Using the Amazon S3 Tables Catalog for Apache Iceberg with Apache Spark

You can use the Amazon S3 Tables Catalog for Apache Iceberg client catalog to connect to tables from open-source applications when you initialize a Spark session. In your session configuration you specify Iceberg and Amazon S3 dependencies, and create a custom catalog that uses your table bucket as the metadata warehouse.

Prerequisites
To initialize a Spark session using the Amazon S3 Tables Catalog for Apache Iceberg
  • Initialize Spark using the following command. To use the command, replace the replace the Amazon S3 Tables Catalog for Apache Iceberg version number with the latest version from AWS Labs GitHub repository, and the table bucket ARN with your own table bucket ARN.
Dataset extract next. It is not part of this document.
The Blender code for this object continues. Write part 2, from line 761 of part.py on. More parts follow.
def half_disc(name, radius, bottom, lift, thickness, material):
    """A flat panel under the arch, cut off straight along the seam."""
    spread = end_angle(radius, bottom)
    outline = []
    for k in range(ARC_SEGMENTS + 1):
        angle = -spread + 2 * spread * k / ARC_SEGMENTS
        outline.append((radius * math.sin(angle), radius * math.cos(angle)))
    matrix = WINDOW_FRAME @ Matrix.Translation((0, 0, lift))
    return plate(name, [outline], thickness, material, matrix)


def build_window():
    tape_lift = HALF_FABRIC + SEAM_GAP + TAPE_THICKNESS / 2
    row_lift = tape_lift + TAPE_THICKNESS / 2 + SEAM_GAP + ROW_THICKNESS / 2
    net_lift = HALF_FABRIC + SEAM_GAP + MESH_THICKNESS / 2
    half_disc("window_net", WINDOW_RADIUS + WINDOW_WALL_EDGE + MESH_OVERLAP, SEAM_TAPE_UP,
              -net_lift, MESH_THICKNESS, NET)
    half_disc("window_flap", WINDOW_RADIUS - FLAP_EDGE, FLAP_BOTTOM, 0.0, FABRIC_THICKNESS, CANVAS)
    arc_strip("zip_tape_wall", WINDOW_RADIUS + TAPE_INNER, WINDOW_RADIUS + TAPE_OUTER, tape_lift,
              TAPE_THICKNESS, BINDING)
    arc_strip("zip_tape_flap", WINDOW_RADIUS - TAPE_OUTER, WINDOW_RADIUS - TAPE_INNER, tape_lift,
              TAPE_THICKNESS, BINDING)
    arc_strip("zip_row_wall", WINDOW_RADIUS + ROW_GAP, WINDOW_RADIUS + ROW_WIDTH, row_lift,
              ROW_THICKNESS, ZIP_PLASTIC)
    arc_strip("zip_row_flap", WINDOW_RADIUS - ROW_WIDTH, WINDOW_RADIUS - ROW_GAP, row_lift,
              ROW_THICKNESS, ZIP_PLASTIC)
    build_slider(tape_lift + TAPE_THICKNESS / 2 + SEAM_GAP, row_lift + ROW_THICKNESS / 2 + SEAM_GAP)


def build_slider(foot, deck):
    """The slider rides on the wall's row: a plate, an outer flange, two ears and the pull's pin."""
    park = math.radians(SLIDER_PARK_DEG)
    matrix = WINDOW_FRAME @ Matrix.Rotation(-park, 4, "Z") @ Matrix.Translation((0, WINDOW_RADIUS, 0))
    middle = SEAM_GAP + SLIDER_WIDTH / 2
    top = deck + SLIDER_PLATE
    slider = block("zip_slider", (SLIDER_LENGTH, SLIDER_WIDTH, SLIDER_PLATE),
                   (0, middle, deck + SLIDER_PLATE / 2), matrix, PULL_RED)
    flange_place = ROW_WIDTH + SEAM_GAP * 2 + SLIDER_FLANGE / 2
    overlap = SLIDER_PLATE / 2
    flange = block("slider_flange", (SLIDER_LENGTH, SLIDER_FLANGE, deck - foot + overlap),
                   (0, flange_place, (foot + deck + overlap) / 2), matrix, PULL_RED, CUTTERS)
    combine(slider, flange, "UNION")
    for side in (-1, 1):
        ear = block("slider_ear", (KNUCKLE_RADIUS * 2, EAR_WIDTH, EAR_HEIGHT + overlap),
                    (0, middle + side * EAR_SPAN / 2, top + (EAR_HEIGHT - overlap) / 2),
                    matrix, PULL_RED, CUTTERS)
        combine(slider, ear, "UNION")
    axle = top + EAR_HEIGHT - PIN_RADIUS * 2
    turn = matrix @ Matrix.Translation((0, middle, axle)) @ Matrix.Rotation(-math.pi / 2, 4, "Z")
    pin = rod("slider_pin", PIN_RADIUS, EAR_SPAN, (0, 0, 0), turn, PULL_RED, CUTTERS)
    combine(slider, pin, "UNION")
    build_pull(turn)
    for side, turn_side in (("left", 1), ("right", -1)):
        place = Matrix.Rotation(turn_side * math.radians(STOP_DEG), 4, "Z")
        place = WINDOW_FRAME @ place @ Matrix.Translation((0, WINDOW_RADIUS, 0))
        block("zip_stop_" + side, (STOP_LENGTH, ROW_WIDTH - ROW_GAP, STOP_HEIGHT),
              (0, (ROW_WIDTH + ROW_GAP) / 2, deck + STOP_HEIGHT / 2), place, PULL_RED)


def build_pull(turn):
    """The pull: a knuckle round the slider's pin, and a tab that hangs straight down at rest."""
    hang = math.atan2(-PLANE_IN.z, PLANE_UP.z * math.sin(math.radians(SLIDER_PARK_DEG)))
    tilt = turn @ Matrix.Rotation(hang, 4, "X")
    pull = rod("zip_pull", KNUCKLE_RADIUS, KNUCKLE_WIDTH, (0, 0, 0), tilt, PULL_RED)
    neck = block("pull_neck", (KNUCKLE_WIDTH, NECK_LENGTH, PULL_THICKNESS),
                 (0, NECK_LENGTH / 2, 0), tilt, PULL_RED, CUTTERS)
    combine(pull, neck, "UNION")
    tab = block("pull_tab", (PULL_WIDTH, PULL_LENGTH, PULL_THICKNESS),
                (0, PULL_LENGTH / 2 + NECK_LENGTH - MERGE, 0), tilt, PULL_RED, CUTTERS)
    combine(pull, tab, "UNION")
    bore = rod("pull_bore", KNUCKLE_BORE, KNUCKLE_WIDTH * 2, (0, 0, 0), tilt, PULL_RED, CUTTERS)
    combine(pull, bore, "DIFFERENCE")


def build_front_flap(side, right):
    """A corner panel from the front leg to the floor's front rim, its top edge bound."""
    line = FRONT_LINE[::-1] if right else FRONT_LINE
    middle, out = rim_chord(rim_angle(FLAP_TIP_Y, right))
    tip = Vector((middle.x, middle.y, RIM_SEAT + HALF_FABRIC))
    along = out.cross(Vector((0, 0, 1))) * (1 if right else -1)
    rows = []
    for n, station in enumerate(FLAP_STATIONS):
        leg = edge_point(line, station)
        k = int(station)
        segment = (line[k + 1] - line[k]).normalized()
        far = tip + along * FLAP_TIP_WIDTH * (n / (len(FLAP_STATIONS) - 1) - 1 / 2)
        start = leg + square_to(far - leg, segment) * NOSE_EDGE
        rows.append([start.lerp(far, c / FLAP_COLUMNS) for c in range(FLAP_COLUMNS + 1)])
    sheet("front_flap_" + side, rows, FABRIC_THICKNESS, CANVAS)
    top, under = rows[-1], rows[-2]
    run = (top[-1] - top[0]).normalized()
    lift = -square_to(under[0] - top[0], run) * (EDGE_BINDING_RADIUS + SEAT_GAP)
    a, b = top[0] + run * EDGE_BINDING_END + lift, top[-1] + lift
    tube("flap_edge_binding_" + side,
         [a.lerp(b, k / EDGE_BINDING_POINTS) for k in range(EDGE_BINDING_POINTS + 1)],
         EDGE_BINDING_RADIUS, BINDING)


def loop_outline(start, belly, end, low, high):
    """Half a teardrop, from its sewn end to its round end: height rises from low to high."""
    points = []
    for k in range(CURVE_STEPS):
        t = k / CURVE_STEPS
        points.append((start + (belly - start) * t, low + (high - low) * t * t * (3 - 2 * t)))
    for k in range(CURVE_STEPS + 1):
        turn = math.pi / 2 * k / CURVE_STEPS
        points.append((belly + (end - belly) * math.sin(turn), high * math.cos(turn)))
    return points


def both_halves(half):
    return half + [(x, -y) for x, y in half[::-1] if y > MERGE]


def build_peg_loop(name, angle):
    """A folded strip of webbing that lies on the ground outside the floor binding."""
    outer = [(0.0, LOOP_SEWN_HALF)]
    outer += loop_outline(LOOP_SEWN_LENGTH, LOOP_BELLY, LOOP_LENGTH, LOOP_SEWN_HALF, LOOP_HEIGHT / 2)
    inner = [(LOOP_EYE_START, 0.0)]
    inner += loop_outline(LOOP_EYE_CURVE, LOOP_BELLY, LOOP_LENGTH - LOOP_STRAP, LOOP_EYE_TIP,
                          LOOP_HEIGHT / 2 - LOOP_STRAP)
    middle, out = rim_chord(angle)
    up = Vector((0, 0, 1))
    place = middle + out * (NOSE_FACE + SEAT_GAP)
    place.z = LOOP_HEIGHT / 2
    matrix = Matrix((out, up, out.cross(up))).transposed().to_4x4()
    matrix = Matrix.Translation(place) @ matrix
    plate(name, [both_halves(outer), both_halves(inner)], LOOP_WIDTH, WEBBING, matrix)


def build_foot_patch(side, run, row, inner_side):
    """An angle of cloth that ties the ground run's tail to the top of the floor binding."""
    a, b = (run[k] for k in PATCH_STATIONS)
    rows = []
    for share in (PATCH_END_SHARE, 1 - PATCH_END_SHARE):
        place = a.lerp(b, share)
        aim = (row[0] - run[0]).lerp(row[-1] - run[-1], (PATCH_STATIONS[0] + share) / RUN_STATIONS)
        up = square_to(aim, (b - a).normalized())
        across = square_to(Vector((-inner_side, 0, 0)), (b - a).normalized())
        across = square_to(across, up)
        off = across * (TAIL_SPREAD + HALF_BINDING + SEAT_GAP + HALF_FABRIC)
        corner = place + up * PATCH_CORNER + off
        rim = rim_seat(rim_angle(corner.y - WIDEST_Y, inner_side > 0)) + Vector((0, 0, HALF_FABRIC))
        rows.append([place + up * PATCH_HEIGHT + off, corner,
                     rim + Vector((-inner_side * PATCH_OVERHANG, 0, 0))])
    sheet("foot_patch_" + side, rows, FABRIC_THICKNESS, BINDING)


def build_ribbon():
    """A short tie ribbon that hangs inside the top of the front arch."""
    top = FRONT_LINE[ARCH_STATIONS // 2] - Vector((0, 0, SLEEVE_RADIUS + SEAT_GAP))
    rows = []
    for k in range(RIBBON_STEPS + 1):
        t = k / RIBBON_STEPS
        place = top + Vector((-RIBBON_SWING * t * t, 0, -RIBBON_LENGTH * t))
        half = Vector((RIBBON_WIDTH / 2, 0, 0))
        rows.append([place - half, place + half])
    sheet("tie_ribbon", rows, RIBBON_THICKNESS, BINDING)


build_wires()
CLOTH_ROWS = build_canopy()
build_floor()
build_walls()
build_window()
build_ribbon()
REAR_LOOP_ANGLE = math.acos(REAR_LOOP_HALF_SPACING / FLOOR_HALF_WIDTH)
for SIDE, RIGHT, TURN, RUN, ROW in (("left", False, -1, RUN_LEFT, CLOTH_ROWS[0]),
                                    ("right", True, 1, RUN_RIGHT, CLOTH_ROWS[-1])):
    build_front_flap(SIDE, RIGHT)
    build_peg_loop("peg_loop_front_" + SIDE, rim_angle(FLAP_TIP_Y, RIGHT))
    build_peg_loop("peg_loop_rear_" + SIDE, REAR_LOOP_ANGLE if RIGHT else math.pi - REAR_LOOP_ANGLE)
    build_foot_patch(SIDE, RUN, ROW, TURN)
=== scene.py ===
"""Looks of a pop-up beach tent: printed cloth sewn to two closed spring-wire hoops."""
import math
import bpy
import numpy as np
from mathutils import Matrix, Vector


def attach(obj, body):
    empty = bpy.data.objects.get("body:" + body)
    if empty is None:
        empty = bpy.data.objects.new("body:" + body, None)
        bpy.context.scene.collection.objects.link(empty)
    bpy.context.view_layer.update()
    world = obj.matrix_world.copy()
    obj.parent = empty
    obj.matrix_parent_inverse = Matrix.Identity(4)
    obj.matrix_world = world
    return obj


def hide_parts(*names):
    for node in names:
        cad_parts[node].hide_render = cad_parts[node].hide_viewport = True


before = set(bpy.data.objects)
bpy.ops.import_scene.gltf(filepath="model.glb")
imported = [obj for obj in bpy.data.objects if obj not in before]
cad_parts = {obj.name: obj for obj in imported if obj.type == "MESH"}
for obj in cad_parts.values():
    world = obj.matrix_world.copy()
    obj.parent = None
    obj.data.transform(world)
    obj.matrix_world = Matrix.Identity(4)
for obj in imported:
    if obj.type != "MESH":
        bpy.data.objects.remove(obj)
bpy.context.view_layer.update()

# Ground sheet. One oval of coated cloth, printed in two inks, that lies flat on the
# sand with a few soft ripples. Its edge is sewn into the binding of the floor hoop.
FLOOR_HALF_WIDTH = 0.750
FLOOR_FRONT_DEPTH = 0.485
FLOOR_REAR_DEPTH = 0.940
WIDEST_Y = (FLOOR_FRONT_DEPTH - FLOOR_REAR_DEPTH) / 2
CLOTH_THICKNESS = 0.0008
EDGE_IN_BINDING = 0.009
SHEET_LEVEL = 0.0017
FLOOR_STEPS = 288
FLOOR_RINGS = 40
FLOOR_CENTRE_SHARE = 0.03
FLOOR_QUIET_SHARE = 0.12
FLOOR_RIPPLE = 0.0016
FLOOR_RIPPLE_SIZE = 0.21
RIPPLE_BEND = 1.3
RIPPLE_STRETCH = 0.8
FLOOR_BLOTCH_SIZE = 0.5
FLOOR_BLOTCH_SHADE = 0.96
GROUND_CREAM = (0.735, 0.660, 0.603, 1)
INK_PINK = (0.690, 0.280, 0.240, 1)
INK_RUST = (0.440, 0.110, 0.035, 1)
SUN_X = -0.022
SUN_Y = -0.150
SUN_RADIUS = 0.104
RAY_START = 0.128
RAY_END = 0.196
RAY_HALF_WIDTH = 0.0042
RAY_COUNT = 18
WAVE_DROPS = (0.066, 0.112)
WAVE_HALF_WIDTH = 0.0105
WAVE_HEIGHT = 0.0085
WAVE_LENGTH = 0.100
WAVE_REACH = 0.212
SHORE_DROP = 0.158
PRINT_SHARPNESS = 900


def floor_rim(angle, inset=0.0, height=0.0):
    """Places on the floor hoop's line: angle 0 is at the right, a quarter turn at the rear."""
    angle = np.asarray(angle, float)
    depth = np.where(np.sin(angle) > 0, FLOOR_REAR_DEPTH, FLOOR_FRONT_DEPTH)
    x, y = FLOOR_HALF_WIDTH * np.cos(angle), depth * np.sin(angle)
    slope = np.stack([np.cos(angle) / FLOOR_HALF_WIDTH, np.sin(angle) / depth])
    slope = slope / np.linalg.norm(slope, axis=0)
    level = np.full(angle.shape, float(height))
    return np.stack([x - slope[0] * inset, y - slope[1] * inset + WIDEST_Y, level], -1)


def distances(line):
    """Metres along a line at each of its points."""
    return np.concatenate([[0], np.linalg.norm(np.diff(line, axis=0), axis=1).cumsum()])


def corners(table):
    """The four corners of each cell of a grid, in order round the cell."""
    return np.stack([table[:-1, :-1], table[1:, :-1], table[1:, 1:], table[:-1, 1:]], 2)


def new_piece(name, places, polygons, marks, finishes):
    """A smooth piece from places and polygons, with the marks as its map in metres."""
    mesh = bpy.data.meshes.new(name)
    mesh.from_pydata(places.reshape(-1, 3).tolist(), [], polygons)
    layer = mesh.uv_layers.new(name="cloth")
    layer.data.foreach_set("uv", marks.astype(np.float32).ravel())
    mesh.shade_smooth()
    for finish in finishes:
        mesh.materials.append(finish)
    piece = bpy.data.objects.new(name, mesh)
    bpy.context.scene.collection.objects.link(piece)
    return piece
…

    spark-shell \ --packages org.apache.iceberg:iceberg-spark-runtime-3.5_2.12:1.6.1,software.amazon.s3tables:s3-tables-catalog-for-iceberg-runtime:0.1.4 \ --conf spark.sql.catalog.s3tablesbucket=org.apache.iceberg.spark.SparkCatalog \ --conf spark.sql.catalog.s3tablesbucket.catalog-impl=software.amazon.s3tables.iceberg.S3TablesCatalog \ --conf spark.sql.catalog.s3tablesbucket.warehouse=arn:aws:s3tables:us-east-1:111122223333:bucket/amzn-s3-demo-table-bucket \ --conf spark.sql.extensions=org.apache.iceberg.spark.extensions.IcebergSparkSessionExtensions

Querying S3 tables with Spark SQL

Using Spark, you can run DQL, DML, and DDL operations on S3 tables. When you query tables you use the fully qualified table name, including the session catalog name following this pattern:

CatalogName.NamespaceName.TableName

The following example queries show some ways you can interact with S3 tables. To use these example queries in your query engine, replace the user input placeholder values with your own.
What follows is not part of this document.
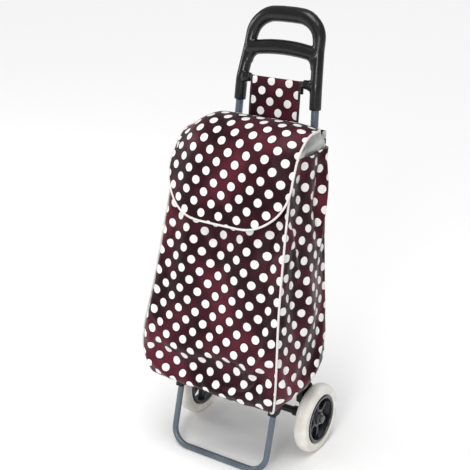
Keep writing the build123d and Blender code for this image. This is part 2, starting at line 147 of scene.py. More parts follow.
def eased(stops, at):
    """A smooth curve through (place, value) stops, read at one place."""
    at = min(max(at, stops[0][0]), stops[-1][0])
    index = max(i for i in range(len(stops) - 1) if stops[i][0] <= at)
    slopes = []
    for i in (index, index + 1):
        low, high = stops[max(i - 1, 0)], stops[min(i + 1, len(stops) - 1)]
        slopes.append((high[1] - low[1]) / (high[0] - low[0]))
    (start, first), (end, last) = stops[index], stops[index + 1]
    span = end - start
    t = (at - start) / span
    return (
        (2 * t**3 - 3 * t**2 + 1) * first
        + (t**3 - 2 * t**2 + t) * span * slopes[0]
        + (3 * t**2 - 2 * t**3) * last
        + (t**3 - t**2) * span * slopes[1]
    )


def ramp(value, low, high):
    """0 below low, 1 above high, smooth between."""
    t = min(max((value - low) / (high - low), 0.0), 1.0)
    return t * t * (3 - 2 * t)


def arc_stops(points):
    """The points of a line with their distance along it, split for eased()."""
    far = [0.0]
    for low, high in zip(points, points[1:]):
        far.append(far[-1] + math.dist(low, high))
    return [list(zip(far, values)) for values in zip(*points)]


def cloth_panel(name, columns, rows, lay):
    """A cut of cloth. lay(across, up) gives a point and the flat place it was cut from."""
    bpy.ops.mesh.primitive_grid_add(x_subdivisions=columns, y_subdivisions=rows, size=2)
    piece = bpy.context.object
    piece.name = name
    piece.data.name = name
    laid = [lay(v.co.x, (v.co.y + 1) / 2) for v in piece.data.vertices]
    flat = piece.data.uv_layers.active.data
    for loop in piece.data.loops:
        flat[loop.index].uv = laid[loop.vertex_index][1]
    for vertex, (point, _) in zip(piece.data.vertices, laid):
        vertex.co = point
    return piece


def tube(name, points, radius, sides=4, swell=None):
    """A round cord or rod along points, its ends closed. swell gives its thickness at each point."""
    line = bpy.data.curves.new(name, "CURVE")
    line.dimensions = "3D"
    spline = line.splines.new("POLY")
    spline.points.add(len(points) - 1)
    for index, (knot, point) in enumerate(zip(spline.points, points)):
        knot.co = (*point, 1)
        knot.radius = swell[index] if swell else 1.0
    line.bevel_depth = radius
    line.bevel_resolution = sides
    line.use_fill_caps = True
    piece = bpy.data.objects.new(name, line)
    bpy.context.scene.collection.objects.link(piece)
    only(piece)
    bpy.ops.object.convert(target="MESH")
    piece = bpy.context.object
    in_edit(piece, merge, face_out)
    smooth(piece, 50)
    return piece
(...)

To query tables with Spark
  • Create a namespace

    spark.sql(" CREATE NAMESPACE IF NOT EXISTS s3tablesbucket.my_namespace")
  • Create a table

    spark.sql(" CREATE TABLE IF NOT EXISTS s3tablesbucket.my_namespace.`my_table` ( id INT, name STRING, value INT ) USING iceberg ")
  • Query a table

    spark.sql(" SELECT * FROM s3tablesbucket.my_namespace.`my_table` ").show()
  • Insert data into a table

    spark.sql( """ INSERT INTO s3tablesbucket.my_namespace.my_table VALUES (1, 'ABC', 100), (2, 'XYZ', 200) """)
  • Load an existing data file into a table

    1. Read the data into Spark.

      val data_file_location = "Path such as S3 URI to data file" val data_file = spark.read.parquet(data_file_location)
    2. Write the data into an Iceberg table.

      data_file.writeTo("s3tablesbucket.my_namespace.my_table").using("Iceberg").tableProperty ("format-version", "2").createOrReplace()